Which puts the human discoverer in a different light than the one we usually use. We tend to credit the discoverer with sharper judgment or a faster mind, and to picture the work as the moment of selection, the recognizing of the good idea when it comes. But the rarer thing the discoverer has is not the judgment at the end. It is the structure in the head that put the good idea within a move in the first place, the years of a field loaded in until its true moves come first and its false leads fall away, so that the move that looks like a leap from outside was, from inside that structure, the short and almost obvious step into the next room. That structure, the one that makes the right proposal salient in a space where it should have been invisible, is most of what we have been calling taste. Taste is not a refined act of judgment. It is the map that brings the good move within reach. It is what the trained mathematician has that the fast typist does not, and it is not judgment and it is not power. It is the shape of the library in the head.
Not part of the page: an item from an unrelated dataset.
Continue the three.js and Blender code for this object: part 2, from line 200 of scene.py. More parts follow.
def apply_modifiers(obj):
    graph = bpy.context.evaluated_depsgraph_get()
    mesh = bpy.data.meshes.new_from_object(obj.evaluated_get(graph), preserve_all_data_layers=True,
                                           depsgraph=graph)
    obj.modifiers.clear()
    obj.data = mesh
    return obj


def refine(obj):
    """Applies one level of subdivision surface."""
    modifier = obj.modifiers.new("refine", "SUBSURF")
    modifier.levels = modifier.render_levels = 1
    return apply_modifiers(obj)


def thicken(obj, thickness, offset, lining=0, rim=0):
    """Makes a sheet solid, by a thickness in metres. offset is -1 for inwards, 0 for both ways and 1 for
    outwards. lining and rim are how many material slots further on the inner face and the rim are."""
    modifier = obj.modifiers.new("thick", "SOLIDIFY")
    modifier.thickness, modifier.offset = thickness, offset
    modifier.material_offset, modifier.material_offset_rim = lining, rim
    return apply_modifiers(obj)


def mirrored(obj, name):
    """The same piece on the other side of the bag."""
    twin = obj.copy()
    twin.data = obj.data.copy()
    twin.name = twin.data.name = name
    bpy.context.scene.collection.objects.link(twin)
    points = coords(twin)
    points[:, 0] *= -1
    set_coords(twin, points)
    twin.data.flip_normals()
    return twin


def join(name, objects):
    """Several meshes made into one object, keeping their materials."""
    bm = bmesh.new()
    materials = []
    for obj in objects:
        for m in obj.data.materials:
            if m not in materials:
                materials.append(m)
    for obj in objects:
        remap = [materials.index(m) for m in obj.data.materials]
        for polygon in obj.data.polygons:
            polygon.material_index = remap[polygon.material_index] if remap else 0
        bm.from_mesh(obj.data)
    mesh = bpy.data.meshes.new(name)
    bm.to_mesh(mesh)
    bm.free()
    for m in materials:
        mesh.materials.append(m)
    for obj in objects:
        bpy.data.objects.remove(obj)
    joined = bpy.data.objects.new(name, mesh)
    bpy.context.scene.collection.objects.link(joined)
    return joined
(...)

What I cannot settle is whether there is one such shape for thought or only many, each cut to its domain and transferring to nothing, the way the Go proposer transferred to nothing. If it is the second, the real work of discovery is not a stronger generator or a sharper judge but the finding of the right structure for a domain, the arrangement that puts its good moves within reach, and that work is slow and particular and mostly unbuilt, and whoever manages it for a domain holds the thing that makes the domain searchable at all. Under that sits a harder question, one I would rather not have reached. If taste is a structure loaded from a field rather than authored, then the discoverer who feels himself reaching freely into the unknown is walking the short local steps of a map he did not draw and cannot see. The rare move, the one that lands where the map’s own moves could not have led, is then either an illusion or the only real discovery there is, and from inside the map the two look exactly the same.